We know that the amplitude is given by using the conservation of energy too.
$$ \color{red}{\bf\not} \frac{1}{2}kA^2= \color{red}{\bf\not} \frac{1}{2}mv_{\rm max}^2$$
$$ A = \left( \sqrt{ \dfrac{m}{k}}\right)v_{\rm max} \tag 3$$
where $v_{\rm max}$ is given by
$$ \color{red}{\bf\not} \frac{1}{2}mv_{\rm max}^2=\color{red}{\bf\not} \frac{1}{2}mv_i^2+ \color{red}{\bf\not} \frac{1}{2}kx_i^2$$
$$ mv_{\rm max}^2= mv_i^2+ kx_i^2$$
$$ v_{\rm max} =\sqrt{v_i^2+ \dfrac{kx_i^2}{m}}$$
Plugging into (3);
$$ A = \left( \sqrt{ \dfrac{m}{k}}\right) \sqrt{v_i^2+ \dfrac{kx_i^2}{m}}$$
Plugging the known;
$$ A = \left( \sqrt{ \dfrac{0.20}{10}}\right) \sqrt{(1)^2+ \dfrac{(10)(-0.20)^2}{0.20}}=\bf 0.2449\;\rm m$$
Plugging into (2)
$$-0.2=0.2449\cos( \phi_0) $$
Thus,
$$\phi_0=\cos^{-1}\left(\dfrac{-0.2}{0.2449}\right)=\bf \pm 2.526\;\rm rad$$
Since the cosine was negative so the object is on the third or the fourth quadrant.
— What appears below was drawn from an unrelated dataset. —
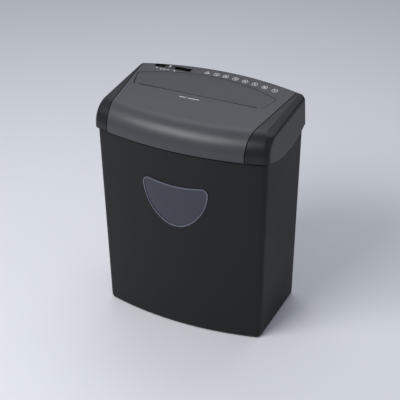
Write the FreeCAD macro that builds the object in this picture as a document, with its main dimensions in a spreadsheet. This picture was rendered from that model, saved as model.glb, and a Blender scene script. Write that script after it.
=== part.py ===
import FreeCAD, Part
import math
import os
import re

import Sketcher
from FreeCAD import Placement, Rotation, Vector

# Cross-cut paper shredder: a waste bin with a window, and a lift-off head that holds the cutters,
# gear train, motor and controls.  Millimetres, +X right, +Y back, +Z up, origin at the middle of
# the base.  SIZES are the driving dimensions; PLACES are worked out from them.
SIZES = {
    # overall
    "head_half_width": 165, "head_half_depth": 108, "head_rise": 54, "bin_height": 366,
    "bow_centre": 464,
    # bin
    "bin_taper": 7, "bin_wall": 2.8, "bin_floor": 3, "bin_corner": 12, "bin_foot_round": 6,
    "skirt_overhang": 4.2, "rebate_height": 8, "rebate_depth": 1.3,
    "notch_radius": 37, "notch_middle": 15, "notch_drop": 29,
    # window
    "window_half_width": 61.5, "window_top": 301, "window_shoulder": 219, "window_bottom": 212,
    "window_bottom_half": 23.5, "window_side_bow": 12.5, "window_top_dip": 7.5,
    "window_corner": 11, "window_rim": 2.6, "window_rim_proud": 1.3, "window_pane_proud": 0.2,
    "window_pane": 2, "window_flange": 2.5, "window_flange_thick": 1.2, "window_gap": 0.1,
    # head shells
    "head_wall": 2.5, "head_draft": 4, "head_corner": 12, "head_back_corner": 10, "front_round": 38, "back_round": 7,
    "top_fall": 3.7, "skirt_lap": 4, "skirt_dip": 15, "dip_half_chord": 75,
    "groove_width": 1.6, "left_groove_inset": 10.3, "right_groove_inset": 19.3, "groove_splay": 6.7, "groove_rib": 2.5,
    "rib_thick": 2, "cap_step": 0.8, "cap_fall": 24.9, "cap_edge_round": 3,
    # feed throat
    "slot_left_margin": 41, "slot_right_margin": 63, "slot_gap": 6, "nip_plane": 8,
    "mouth_front_lap": 10, "mouth_slant": 12.8, "mouth_end_back": 45, "mouth_back": 75.5,
    "mouth_gap": 1, "mouth_corner": 8, "throat_rim": 2.2, "throat_floor_drop": 3, "throat_slope": 6.6, "throat_wall": 2,
    "throat_flange": 4, "throat_depth": 12, "chute_bottom_rise": 6,
    # lower housing
    "tub_depth": 50, "tub_side_gap": 8, "tub_face_gap": 8, "tub_wall": 2.5, "tub_floor": 3,
    "tub_corner": 12, "flange_thick": 3, "flange_gap": 0.4, "outlet_margin": 5,
    "boss_radius": 4.5, "boss_front_inset": 21, "boss_back_inset": 29, "boss_inset_y": 41, "boss_middle_inset": 20,
    # fasteners
    "screw_radius": 2, "screw_head_radius": 3.8, "screw_head": 2.2, "small_screw_radius": 1.5,
    # cutter block
    "shaft_drop": 16, "shaft_spacing": 36, "journal_radius": 5, "running_gap": 0.05,
    "shaft_flats": 14, "disc_radius": 19.75, "disc_thick": 3.7, "cutter_pitch": 8,
    "spacer_radius": 15.5, "end_float": 0.5, "plate_thick": 2, "plate_gap": 4,
    "plate_bottom_rise": 6, "tie_radius": 4, "tie_span": 38, "tie_low": 17, "tie_high": 20,
    "bush_wall": 2, "bush_flange": 2, "bush_flange_thick": 1, "bush_proud": 3,
    "comb_thick": 3, "comb_gap": 0.5, "comb_half_height": 12, "finger_half_height": 5,
    "mount_size": 14, "mount_height": 9.5,
    # gear train
    "sync_teeth": 24, "sync_module": 1.5, "sync_width": 8, "gear_gap": 2,
    "pinion_teeth": 12, "first_teeth": 48, "first_module": 1, "second_teeth": 36,
    "second_module": 1.25, "output_teeth": 32, "output_module": 1.5, "output_width": 10,
    "gear_width": 8, "pin_radius": 2.5, "second_gear_angle": 111.3, "backlash": 0.12,
    # motor
    "motor_radius": 22, "motor_length": 68, "motor_wall": 1.5, "motor_back": 49.5,
    "bell_length": 10, "armature_radius": 17, "motor_shaft_radius": 2.5,
    # controls
    "tray_left": 35, "tray_length": 73, "tray_width": 12, "tray_middle": 81.5, "tray_depth": 5,
    "tray_wall": 1.5, "knob_length": 20, "knob_offset": 66, "knob_gap": 0.3, "knob_travel": 16,
    "board_length": 80, "board_height": 42, "board_thick": 1.6, "board_back": 72,
    "interlock_x": 60, "interlock_y": 92, "plunger_radius": 3, "plunger_gap": 0.3,
    "spring_rise": 7.3, "spring_wire": 0.4,
    "lever_x": 11, "lever_width": 3, "lever_pin_radius": 1.2,
    "gland_x": 97, "gland_rise": 12, "gland_radius": 6.5, "gland_bore": 3.75,
}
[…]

But since the velocity is positive when the position is negative, so in a circular motion, the object will be moving to the right from the negative side which is at the third quadrant.
Thus,
$$\phi_0=\bf-2.526\;\rm rad$$
Plugging the two results of amplitude and the phase constant into the position function above.
$$x_{(t)}=0.2449\cos(2\pi ft-2.526)$$
So, at $t=1$,
$$x_{(1)}=0.2449\cos(2\pi (1.125)(1)-2.526)=\bf -0.0414\;\rm m$$
$$x_{1}=\color{red}{\bf -4.14}\;\rm cm$$